» TASK TO COMPLETE: The listing below holds a line with "for collection in" and a later line with "if empty is". Write out those two lines and every line between them, exactly, and nothing else.
──────── EXERCISE MATERIALS
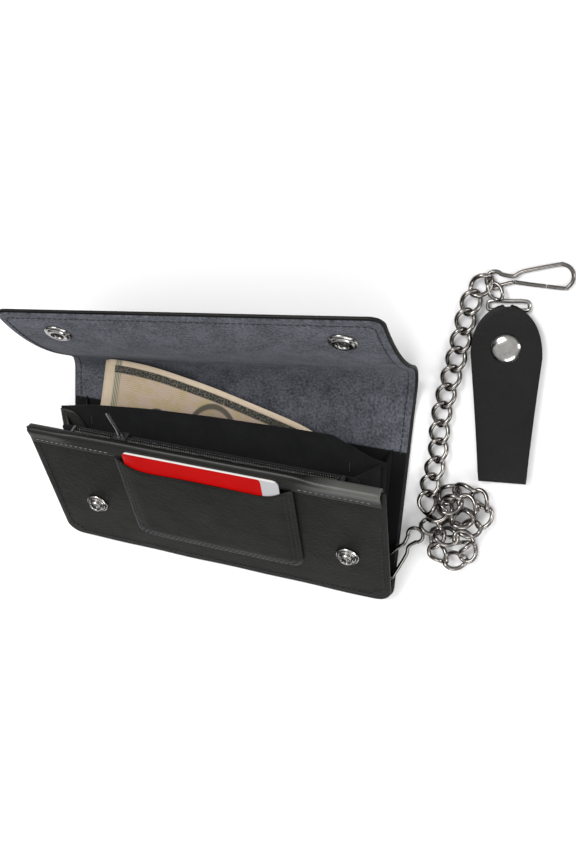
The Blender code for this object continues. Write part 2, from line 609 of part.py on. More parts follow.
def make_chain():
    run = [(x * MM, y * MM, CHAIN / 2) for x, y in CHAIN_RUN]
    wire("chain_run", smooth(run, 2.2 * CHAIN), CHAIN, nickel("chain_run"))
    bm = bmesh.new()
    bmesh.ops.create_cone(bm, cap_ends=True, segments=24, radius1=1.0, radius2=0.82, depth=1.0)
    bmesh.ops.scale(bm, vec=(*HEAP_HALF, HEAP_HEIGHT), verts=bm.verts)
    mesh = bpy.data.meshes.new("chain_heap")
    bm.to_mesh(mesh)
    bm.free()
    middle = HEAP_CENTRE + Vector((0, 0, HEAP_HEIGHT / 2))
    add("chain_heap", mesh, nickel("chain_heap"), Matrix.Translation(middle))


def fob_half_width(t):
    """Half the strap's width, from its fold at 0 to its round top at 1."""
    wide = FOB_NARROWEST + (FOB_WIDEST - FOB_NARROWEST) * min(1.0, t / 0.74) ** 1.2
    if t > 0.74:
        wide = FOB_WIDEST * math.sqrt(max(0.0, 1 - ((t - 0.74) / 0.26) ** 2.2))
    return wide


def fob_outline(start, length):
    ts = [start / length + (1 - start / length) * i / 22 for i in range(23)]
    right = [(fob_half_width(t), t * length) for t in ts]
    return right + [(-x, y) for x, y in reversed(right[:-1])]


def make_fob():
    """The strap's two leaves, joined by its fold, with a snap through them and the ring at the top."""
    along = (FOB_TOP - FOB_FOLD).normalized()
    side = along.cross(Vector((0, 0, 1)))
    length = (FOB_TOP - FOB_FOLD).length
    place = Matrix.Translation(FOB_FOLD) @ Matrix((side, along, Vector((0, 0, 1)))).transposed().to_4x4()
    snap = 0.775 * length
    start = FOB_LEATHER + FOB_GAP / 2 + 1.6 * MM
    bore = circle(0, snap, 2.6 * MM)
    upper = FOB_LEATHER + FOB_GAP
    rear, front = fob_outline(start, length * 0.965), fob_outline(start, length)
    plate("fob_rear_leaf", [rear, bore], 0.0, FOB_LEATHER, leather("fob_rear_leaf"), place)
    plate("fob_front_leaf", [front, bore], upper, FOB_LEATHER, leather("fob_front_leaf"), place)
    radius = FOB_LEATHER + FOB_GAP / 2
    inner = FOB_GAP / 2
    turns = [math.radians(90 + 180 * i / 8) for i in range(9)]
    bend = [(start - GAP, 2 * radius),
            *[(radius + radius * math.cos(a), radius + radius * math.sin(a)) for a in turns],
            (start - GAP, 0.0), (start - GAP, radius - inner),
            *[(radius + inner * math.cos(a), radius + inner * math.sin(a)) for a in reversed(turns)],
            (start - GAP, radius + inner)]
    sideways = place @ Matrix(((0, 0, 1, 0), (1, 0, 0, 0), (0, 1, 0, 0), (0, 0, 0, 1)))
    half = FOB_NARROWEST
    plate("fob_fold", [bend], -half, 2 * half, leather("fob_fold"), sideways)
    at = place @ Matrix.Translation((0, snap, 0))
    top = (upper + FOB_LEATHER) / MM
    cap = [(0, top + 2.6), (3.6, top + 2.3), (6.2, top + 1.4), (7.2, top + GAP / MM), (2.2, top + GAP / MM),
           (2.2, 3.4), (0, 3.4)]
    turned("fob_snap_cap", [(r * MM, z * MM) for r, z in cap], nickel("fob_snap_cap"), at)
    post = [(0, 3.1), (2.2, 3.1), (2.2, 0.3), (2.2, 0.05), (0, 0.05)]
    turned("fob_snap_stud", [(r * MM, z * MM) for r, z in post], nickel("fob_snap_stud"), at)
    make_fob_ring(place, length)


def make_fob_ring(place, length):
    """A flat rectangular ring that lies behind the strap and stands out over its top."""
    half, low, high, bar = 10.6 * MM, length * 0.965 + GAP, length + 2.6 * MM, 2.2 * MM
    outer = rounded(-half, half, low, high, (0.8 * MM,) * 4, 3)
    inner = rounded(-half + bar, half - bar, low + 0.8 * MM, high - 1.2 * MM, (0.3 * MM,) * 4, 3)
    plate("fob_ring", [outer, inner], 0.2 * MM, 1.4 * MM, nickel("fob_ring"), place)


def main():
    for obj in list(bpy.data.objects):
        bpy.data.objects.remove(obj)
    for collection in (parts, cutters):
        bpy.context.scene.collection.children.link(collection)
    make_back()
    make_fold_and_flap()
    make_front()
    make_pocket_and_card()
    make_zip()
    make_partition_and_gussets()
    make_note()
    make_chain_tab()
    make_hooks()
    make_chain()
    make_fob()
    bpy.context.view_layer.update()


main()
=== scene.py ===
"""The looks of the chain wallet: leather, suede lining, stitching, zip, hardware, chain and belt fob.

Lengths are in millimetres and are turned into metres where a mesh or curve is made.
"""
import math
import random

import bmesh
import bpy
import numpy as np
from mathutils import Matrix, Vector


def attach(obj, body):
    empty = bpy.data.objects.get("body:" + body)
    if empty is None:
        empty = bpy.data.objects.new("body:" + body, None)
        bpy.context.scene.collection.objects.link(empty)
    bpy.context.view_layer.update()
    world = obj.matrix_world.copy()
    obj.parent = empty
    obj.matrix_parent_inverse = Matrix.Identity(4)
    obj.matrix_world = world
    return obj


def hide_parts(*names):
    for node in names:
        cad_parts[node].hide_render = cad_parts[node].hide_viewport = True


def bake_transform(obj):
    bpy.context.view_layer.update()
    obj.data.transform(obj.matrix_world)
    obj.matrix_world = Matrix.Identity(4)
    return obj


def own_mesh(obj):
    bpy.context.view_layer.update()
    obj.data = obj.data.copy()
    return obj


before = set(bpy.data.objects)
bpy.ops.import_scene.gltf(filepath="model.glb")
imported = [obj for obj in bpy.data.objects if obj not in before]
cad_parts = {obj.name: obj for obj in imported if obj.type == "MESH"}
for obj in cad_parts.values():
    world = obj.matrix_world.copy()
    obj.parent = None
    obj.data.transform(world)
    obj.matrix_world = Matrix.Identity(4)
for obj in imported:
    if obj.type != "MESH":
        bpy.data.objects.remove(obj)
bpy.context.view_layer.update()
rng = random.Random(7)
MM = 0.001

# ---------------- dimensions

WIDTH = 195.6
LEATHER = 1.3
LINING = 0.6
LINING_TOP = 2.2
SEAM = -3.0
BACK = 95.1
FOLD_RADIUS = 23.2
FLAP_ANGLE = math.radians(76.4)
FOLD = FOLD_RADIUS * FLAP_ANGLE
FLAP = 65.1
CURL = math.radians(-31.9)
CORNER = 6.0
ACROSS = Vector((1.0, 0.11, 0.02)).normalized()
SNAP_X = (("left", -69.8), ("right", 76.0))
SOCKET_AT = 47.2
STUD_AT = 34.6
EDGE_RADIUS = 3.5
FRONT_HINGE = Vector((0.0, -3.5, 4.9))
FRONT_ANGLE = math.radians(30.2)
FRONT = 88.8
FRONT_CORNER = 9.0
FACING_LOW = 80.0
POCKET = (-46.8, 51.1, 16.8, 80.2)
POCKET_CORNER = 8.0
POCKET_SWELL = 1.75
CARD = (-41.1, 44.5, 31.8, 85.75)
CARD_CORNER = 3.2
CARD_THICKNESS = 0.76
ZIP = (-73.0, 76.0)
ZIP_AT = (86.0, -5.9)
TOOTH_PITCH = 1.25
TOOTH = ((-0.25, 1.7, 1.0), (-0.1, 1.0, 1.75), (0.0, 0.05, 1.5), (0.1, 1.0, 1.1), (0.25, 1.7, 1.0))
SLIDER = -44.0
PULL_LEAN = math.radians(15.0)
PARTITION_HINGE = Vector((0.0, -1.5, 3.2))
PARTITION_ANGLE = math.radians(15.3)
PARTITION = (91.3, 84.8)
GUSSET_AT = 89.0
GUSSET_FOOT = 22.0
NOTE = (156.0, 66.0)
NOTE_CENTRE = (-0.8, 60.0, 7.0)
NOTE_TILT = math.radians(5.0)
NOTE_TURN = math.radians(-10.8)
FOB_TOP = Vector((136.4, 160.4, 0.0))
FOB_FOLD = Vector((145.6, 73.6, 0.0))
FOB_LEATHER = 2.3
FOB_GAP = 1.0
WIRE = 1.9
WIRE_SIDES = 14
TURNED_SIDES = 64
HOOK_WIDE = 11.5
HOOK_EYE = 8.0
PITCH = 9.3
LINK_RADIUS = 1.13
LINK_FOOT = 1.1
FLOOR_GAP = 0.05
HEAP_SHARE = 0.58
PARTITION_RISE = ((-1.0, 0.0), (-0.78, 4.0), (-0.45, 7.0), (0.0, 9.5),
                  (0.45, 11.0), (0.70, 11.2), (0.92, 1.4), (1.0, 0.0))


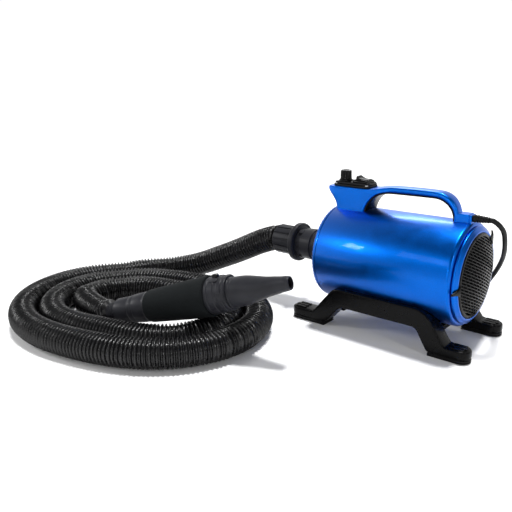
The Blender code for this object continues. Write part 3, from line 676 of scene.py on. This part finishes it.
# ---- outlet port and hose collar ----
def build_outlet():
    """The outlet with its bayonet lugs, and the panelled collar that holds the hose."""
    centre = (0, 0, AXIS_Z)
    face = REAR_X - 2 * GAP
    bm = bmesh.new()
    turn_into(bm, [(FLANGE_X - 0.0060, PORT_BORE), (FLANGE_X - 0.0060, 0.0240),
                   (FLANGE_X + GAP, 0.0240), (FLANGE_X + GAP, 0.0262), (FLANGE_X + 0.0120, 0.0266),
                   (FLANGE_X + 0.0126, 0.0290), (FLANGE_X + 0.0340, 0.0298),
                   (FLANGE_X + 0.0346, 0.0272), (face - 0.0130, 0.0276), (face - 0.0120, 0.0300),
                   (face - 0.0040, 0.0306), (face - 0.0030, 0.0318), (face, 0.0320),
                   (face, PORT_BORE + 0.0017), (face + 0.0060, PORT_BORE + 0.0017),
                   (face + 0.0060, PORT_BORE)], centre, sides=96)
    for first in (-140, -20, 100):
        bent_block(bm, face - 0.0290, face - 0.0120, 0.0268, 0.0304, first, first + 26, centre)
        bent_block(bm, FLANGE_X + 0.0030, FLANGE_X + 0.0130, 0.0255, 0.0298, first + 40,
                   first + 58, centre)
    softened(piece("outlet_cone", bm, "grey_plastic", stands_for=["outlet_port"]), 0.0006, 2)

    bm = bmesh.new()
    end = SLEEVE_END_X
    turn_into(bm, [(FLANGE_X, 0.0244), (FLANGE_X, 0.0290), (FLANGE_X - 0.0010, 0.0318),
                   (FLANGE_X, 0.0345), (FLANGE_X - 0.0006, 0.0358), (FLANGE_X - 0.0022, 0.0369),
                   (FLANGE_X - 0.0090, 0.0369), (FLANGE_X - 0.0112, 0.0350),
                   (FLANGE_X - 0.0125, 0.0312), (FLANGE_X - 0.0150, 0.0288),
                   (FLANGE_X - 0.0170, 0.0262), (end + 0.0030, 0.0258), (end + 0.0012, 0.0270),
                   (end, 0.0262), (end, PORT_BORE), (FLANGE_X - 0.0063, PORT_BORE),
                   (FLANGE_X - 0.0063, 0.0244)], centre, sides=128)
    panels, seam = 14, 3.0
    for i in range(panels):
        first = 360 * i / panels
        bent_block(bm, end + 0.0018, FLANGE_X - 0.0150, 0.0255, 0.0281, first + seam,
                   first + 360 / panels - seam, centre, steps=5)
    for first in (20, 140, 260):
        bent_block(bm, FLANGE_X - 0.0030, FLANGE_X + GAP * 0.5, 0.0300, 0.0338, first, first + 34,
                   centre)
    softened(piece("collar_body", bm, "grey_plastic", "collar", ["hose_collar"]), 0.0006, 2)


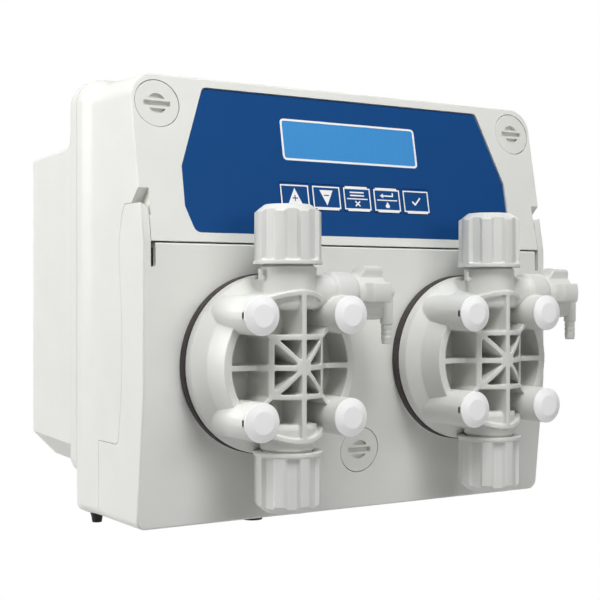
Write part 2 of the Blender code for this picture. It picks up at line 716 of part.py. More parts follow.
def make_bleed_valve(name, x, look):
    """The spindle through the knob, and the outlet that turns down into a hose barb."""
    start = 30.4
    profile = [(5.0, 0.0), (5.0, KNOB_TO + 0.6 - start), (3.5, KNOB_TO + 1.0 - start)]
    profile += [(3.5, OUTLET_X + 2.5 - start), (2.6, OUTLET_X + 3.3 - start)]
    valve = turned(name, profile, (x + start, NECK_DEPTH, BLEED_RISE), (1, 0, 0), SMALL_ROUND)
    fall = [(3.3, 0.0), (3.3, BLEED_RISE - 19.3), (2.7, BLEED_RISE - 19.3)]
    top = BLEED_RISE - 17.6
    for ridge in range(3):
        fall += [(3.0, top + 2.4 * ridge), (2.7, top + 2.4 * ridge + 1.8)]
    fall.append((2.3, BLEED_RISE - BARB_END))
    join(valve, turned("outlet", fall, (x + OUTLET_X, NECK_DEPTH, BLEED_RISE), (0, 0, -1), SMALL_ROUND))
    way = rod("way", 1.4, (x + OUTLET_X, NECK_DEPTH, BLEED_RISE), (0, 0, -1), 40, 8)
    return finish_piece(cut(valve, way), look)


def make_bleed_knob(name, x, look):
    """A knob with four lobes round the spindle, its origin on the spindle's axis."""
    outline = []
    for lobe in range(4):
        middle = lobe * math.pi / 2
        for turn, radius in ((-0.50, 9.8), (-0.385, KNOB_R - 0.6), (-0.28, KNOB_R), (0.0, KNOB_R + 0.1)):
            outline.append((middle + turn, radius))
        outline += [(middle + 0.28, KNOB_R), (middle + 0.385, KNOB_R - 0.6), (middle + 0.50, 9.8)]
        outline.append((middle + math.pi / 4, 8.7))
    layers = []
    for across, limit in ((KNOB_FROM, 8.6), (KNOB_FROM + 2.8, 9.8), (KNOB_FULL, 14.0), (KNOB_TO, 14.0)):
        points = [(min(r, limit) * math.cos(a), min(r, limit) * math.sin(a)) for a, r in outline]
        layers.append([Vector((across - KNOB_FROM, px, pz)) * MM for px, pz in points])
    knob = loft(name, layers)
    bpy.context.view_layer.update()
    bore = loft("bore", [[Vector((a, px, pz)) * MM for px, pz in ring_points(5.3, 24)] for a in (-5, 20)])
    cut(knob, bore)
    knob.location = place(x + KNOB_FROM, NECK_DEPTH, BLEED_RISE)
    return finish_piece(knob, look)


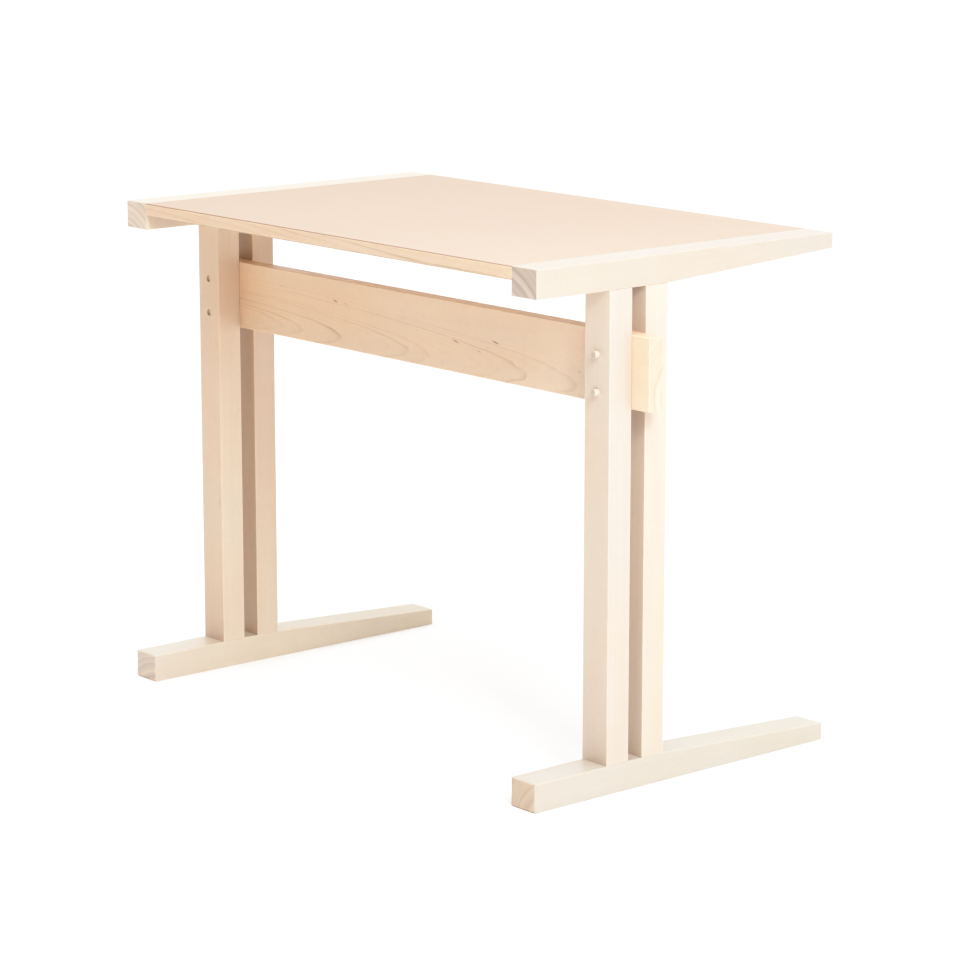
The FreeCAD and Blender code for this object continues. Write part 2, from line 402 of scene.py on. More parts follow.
────────────────
» ANSWER FOR THIS EXERCISE:
    for collection in (parts, cutters):
        bpy.context.scene.collection.children.link(collection)
    make_back()
    make_fold_and_flap()
    make_front()
    make_pocket_and_card()
    make_zip()
    make_partition_and_gussets()
    make_note()
    make_chain_tab()
    make_hooks()
    make_chain()
    make_fob()
    bpy.context.view_layer.update()


main()
=== scene.py ===
"""The looks of the chain wallet: leather, suede lining, stitching, zip, hardware, chain and belt fob.

Lengths are in millimetres and are turned into metres where a mesh or curve is made.
"""
import math
import random

import bmesh
import bpy
import numpy as np
from mathutils import Matrix, Vector


def attach(obj, body):
    empty = bpy.data.objects.get("body:" + body)
    if empty is None:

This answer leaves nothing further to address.